Investors stand to benefit from using the ELIZE advanced algorithmic system because algotrading allows for objective valuation of assets, quantitative forecasts of the future trends for six different time horizons at a very low expense to receive daily predictions. Plus investors can have the option to get up to twenty top recommendations of stocks, currencies, ETF’s, commodities, world indices and even customized predictions that can be added with any forecast. Utilizing the immense amount of selections available, an investor can design a well-diversified portfolio that has scalable predictions to support each decision for every component.

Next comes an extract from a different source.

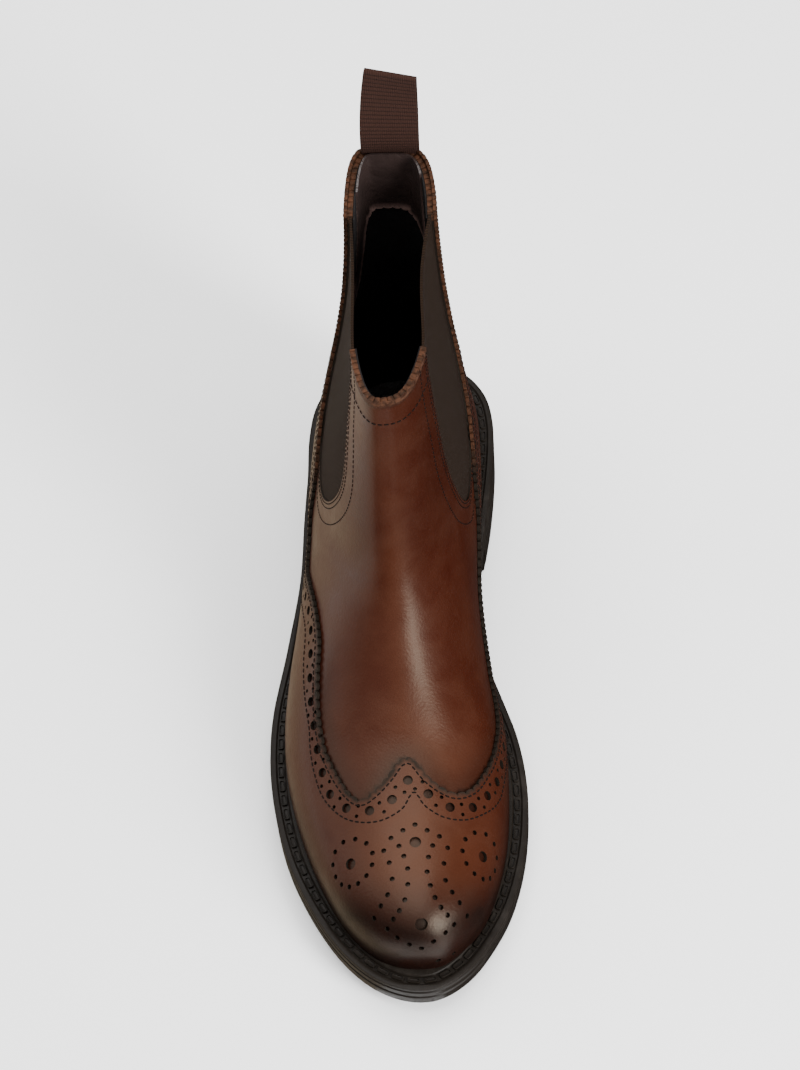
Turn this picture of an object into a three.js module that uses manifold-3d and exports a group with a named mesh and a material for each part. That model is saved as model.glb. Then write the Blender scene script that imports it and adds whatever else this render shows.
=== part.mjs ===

Algorithms play a role in virtually every technology we have contact with including our favorite mobile applications, to search engines and social media networks that we use daily. So it is natural that we as investors in this hi-tech world utilize algorithms to help us invest better. Even in the 21st century, some are skeptical about whether or not an algorithm can really make a difference in a portfolios return. These results are constantly improving as the algorithm learns from its successes and failures. However in the skeptic’s defense, not all algorithms are created equally but the ELIZE self-learning algorithm is unique and cannot be whipped up by published formulas.
The market prediction system works by tracking the flow of money from one market or investment channel to another. On a daily basis new data is added to our fifteen-year historical file.
Then a learning and prediction cycle is run with the new data included. The algorithm subsequently produces predictions for over 10,000 assets with six time horizons for each. It separates the predictable part from stochastic (random) noise and then creates a model that projects the future trajectory of the given market in the multi-dimensional space of other markets. The algorithm outputs the predicted trend as a number, which in turn, is used by traders to identify when to enter and exit the market. While the algorithm can be used for intra-day trading, the predictability tends to become stronger over longer time-horizons such as the 1-month, 3-month and 1-year forecasts.